AIM: Extract every line that contains the string "More".

STORED ROWS:

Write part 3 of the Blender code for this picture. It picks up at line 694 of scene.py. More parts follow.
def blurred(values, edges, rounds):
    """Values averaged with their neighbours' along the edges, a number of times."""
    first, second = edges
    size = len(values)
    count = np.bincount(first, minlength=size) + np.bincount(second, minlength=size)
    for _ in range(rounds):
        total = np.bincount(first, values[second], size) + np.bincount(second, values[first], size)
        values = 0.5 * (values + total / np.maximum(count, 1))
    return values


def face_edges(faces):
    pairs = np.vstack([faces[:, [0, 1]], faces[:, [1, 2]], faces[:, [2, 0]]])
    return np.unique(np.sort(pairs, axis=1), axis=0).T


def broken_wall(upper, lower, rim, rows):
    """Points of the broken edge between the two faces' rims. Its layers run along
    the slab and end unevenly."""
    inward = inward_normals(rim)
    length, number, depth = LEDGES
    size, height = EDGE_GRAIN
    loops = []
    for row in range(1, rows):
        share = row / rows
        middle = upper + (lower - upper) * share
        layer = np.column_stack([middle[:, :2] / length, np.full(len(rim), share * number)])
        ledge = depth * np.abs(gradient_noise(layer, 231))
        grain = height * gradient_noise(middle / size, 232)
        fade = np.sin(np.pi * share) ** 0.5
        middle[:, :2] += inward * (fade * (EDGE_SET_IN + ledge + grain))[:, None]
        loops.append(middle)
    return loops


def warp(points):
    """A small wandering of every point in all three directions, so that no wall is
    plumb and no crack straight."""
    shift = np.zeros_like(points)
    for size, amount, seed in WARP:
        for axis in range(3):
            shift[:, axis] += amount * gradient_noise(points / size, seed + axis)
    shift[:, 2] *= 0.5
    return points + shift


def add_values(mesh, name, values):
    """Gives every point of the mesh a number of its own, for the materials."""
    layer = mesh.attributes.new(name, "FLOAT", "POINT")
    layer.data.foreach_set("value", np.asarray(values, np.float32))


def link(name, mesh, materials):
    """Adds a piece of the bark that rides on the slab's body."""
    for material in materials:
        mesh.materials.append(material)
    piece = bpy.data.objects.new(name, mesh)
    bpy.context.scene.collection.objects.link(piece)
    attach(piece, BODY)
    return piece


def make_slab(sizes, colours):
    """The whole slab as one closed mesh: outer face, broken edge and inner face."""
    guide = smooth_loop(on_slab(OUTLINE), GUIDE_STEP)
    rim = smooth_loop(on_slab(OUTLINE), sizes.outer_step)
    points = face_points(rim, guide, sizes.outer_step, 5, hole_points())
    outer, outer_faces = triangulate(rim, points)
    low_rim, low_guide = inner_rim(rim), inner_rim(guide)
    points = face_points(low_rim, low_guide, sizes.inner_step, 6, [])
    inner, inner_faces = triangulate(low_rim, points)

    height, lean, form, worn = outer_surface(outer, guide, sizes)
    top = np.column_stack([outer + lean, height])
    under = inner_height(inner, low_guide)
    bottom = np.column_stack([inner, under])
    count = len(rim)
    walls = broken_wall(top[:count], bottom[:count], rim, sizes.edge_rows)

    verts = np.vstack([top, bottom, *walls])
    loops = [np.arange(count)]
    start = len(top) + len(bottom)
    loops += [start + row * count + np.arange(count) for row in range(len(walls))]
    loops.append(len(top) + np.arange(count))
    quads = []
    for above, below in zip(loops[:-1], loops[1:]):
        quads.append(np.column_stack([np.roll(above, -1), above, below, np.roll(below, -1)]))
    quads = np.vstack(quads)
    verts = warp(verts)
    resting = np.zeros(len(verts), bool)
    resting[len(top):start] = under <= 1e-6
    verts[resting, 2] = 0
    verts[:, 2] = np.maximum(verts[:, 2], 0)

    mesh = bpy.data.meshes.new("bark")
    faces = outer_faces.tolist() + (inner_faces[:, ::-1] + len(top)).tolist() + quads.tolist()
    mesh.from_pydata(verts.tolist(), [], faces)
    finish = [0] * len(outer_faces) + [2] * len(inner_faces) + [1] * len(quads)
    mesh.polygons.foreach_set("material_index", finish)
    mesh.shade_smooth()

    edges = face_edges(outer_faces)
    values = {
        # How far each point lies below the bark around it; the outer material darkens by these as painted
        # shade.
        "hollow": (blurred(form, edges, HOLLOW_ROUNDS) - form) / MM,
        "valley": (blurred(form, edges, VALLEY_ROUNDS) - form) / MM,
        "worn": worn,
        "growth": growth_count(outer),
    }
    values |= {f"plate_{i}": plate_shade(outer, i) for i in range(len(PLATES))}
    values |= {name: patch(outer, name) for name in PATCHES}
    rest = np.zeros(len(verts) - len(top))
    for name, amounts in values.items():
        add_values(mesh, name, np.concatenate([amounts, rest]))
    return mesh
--
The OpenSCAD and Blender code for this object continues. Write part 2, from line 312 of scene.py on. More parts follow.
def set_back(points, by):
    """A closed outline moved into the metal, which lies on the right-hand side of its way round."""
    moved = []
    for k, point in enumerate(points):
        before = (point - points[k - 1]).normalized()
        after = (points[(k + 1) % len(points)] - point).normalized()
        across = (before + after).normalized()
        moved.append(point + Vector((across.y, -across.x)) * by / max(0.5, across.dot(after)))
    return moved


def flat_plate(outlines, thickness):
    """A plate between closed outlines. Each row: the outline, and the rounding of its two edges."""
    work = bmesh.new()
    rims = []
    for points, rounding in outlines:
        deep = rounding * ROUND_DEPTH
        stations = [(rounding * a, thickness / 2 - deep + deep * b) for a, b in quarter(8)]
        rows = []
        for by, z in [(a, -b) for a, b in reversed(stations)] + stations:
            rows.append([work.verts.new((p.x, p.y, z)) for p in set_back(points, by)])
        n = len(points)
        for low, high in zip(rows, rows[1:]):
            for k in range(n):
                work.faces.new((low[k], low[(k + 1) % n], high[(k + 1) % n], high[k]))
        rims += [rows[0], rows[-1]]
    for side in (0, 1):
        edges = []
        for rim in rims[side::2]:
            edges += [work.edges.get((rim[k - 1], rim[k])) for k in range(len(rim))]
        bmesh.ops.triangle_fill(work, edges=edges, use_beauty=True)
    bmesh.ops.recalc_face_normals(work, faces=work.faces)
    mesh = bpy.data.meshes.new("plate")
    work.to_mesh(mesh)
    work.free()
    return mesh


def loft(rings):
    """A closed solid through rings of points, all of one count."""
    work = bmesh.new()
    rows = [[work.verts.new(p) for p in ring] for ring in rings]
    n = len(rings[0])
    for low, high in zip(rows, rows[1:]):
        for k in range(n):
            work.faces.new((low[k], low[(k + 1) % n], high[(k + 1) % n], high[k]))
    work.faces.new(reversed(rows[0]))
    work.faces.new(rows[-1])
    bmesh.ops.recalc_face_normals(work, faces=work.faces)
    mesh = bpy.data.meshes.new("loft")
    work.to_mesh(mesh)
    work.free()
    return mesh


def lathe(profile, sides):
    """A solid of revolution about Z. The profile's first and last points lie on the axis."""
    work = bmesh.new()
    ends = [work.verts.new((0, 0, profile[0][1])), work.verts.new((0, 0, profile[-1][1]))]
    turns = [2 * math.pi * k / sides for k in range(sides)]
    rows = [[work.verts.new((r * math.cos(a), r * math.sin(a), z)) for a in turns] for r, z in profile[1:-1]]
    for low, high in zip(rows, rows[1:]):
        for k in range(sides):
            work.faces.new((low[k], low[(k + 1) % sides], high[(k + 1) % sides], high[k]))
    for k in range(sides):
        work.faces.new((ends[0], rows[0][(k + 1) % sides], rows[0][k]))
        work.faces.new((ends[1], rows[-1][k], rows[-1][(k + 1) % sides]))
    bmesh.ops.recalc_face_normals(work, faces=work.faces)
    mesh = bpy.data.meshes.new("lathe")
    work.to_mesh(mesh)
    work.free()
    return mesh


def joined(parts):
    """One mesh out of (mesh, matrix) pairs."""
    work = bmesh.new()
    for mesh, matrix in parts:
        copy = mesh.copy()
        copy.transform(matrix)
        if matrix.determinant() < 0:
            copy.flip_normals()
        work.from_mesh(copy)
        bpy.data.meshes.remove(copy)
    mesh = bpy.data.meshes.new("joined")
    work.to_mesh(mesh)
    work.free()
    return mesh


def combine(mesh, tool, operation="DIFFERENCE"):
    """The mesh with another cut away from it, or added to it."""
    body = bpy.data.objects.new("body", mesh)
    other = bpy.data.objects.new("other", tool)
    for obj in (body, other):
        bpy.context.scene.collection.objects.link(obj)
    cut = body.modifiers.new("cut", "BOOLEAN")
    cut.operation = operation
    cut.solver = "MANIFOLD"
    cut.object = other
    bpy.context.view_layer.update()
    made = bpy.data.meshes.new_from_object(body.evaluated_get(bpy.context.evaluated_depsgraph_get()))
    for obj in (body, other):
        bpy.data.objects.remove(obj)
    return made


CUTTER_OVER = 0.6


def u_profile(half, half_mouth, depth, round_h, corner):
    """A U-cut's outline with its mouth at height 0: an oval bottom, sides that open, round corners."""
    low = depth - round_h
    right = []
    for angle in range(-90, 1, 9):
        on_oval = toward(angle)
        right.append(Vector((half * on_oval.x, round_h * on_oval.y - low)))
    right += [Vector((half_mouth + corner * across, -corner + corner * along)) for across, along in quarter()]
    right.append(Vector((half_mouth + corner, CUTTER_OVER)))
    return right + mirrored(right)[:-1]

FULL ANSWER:
Write part 3 of the Blender code for this picture. It picks up at line 694 of scene.py. More parts follow.
The OpenSCAD and Blender code for this object continues. Write part 2, from line 312 of scene.py on. More parts follow.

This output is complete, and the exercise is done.